I just was going to add to that that for modeling purposes, in terms of additional margin capture, today's natural gas price and propane prices, you would expect on a full-year run rate a little better than $20 million of incremental EBITDA, given that we're expecting sort of a late June startup of this. Obviously, we'd pick up half of that for 2011.

James Stump

And we'll get with you offline in terms of capture rate and the specifics in terms of the refinery volume metrics.

Chi Chow - Macquarie Research

But in general, you got a couple 2,000, or 3,000 barrels a day, additional gasoline production and savings from the 20 a year on natural gas pricing.

Michael Jennings

Chi, it's not all gasoline. A significant amount is the propane recovery. So it's total propane, potentially some butane sales and gasoline production make up that couple of thousand barrels a day. But we can get exact numbers.
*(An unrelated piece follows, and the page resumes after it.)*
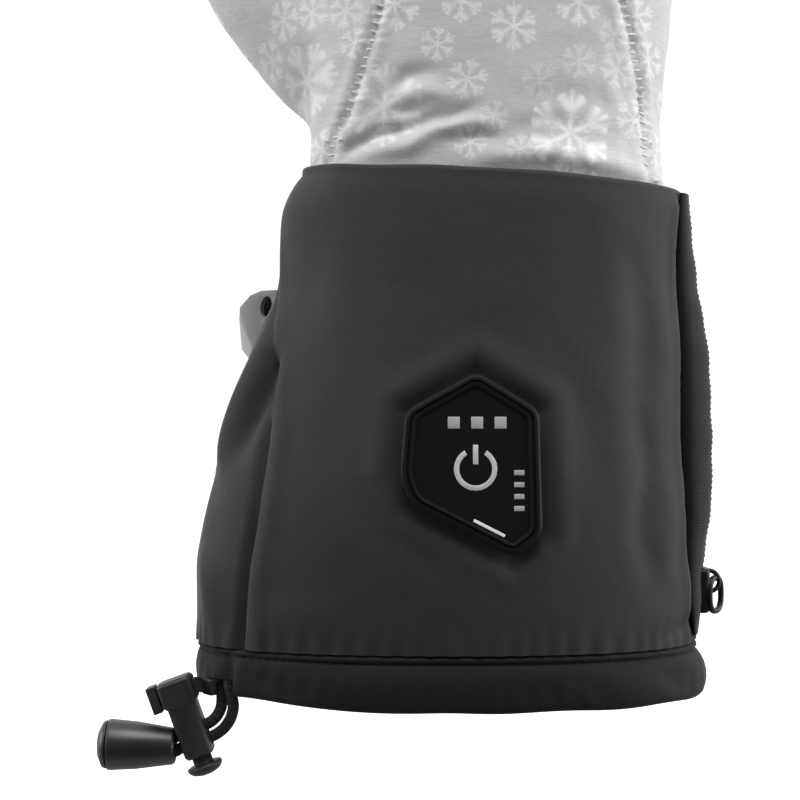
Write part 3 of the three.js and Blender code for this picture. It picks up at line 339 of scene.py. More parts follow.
@dataclass(frozen=True)
class PrintedKnit:
    """Heather-grey padded knit, printed all over with paler six-armed snowflakes."""

    ground: Tone = (0.56, 0.56, 0.555)
    paler: Tone = (0.88, 0.88, 0.872)
    repeat: Pair = (124.0, 48.0)
    course: float = 0.62
    FLAKES = (
        Flake(29.9, 146.0, 11.6, 4, 1.0, 1.0),
        Flake(-39.6, 162.2, 10.4, 28, 1.0, 0.6),
        Flake(-17.5, 153.4, 11.0, 3, 0.95, 0.6),
        Flake(15.5, 173.2, 6.5, 1, 0.95, 0.75),
        Flake(32.3, 179.9, 6.6, 0, 0.95, 0.75),
        Flake(-14.7, 179.2, 7.0, -2, 1.0, 0.8),
        Flake(2.2, 180.0, 6.0, 2, 0.95, 0.7),
        Flake(-3.9, 168.7, 4.8, 4, 0.85, 0.7),
        Flake(3.7, 159.6, 5.6, 18, 0.9, 0.7),
        Flake(32.4, 164.6, 5.0, 0, 0.85, 0.45),
        Flake(22.1, 159.2, 5.0, -10, 0.85, 0.35),
        Flake(42.6, 163.0, 5.2, 12, 0.85, 0.5),
        Flake(41.9, 172.0, 4.6, 20, 0.85, 0.4),
        Flake(47.3, 150.8, 5.6, 14, 0.85, 0.5),
        Flake(51.6, 167.0, 5.2, -8, 0.9, 0.6),
        Flake(48.0, 177.5, 5.2, 6, 0.9, 0.6),
        Flake(54.5, 143.8, 5.0, 10, 0.85, 0.5),
        Flake(10.5, 150.2, 4.4, 15, 0.85, 0.45),
        Flake(4.4, 143.6, 4.8, 0, 0.85, 0.6),
        Flake(-47.3, 178.0, 6.0, 12, 0.9, 0.6),
        Flake(-37.0, 179.4, 5.4, 2, 0.9, 0.5),
        Flake(-27.6, 178.6, 5.0, 8, 0.9, 0.5),
        Flake(-54.4, 168.4, 5.8, 20, 0.9, 0.5),
        Flake(-25.2, 169.8, 4.4, 15, 0.85, 0.55),
        Flake(-34.0, 143.4, 5.2, 10, 0.9, 0.6),
        Flake(-52.0, 148.0, 6.0, 25, 0.9, 0.6),
        Flake(60.0, 157.0, 5.0, 5, 0.85, 0.5),
        Flake(17.0, 141.6, 4.2, 8, 0.85, 0.5),
    )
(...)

Chi Chow - Macquarie Research

You produced a lot more asphalt in the fourth quarter due to the higher rounds of heavies. Can you comment on the margins you're receiving on those volumes, and what does the macro look like for asphalt?

Michael Jennings

Billy, you want to speak to that please?

Billy Rigby

Wholesale margins are still, in our markets, they're in the $350 a ton range. Retail is not very active yet, but we're getting close, and we're still seeing numbers, $425-plus in our markets is kind of what we're anticipating. I mean, clearly, the heavy market, we were able to wholesale asphalt in December, January, February, we got sales, I think, some volume of sales every month and I think $350 is probably a pretty good number for -- that's an average or not, but it's in that ballpark, right. So the market appears to be holding up pretty good and clearly, the heavy market has paid us to run outside our coker and produce excess asphalt.

Chi Chow - Macquarie Research

How does the Holly integration -- how is that going to help you out with your asphalt marketing unit?

Michael Jennings

Chi, out of El Dorado we have traditionally participated very sporadically in the retail asphalt business. We've mainly sold what we called VTBs [ph] and we sell them on a wholesale basis. Holly's established network terminals and experience in that business we view as helping us get more quickly into that business and to participate in a bigger way at higher prices just through being able to use those networks.

Chi Chow - Macquarie Research

So you see you expect some margin improvement then going forward?

Michael Jennings

We do expect to be able to participate more in those markets, yes.

Operator

Our next question comes from Gary Stromberg from Barclays Capital.

Gary Stromberg - Lehman Brothers

In the past, I seem to recall that Frontier's been limited somewhat on dividends to shareholders based on your restricted payments basket, limitation on your senior bonds, can you just tell us how big that basket was at year end?

Michael Jennings

I can. It was in the $250 million. The numbers are a little different between the two, but in total, I think the more limiting one had us right at $250 million.

Gary Stromberg - Lehman Brothers

And then what impact, if any, does the pending merger have on the basket?

Michael Jennings

Well, I would tell you that as part of the merger agreement, I think both sides are prohibited from anything beyond the normal regular quarterly dividend.

Gary Stromberg - Lehman Brothers

I guess, finally, is there anything about the merger that would require those senior notes, either Frontier's or Holly's, to come out? Any covenants or limitations?

Michael Jennings

No, there is an investor put. I mean, we have, on our side, as Holly will be the acquiring company in the merger of equals, our investors will have a put, that 101. We're seeing both of our issues trading well in excess of that today. So it'd be difficult to handicap. I don't mean to presume what bond investors will do, but we don't view this as going away immediately.

Operator

We have no further questions at this time.

Michael Jennings

Thank you very much, and thanks for joining us today.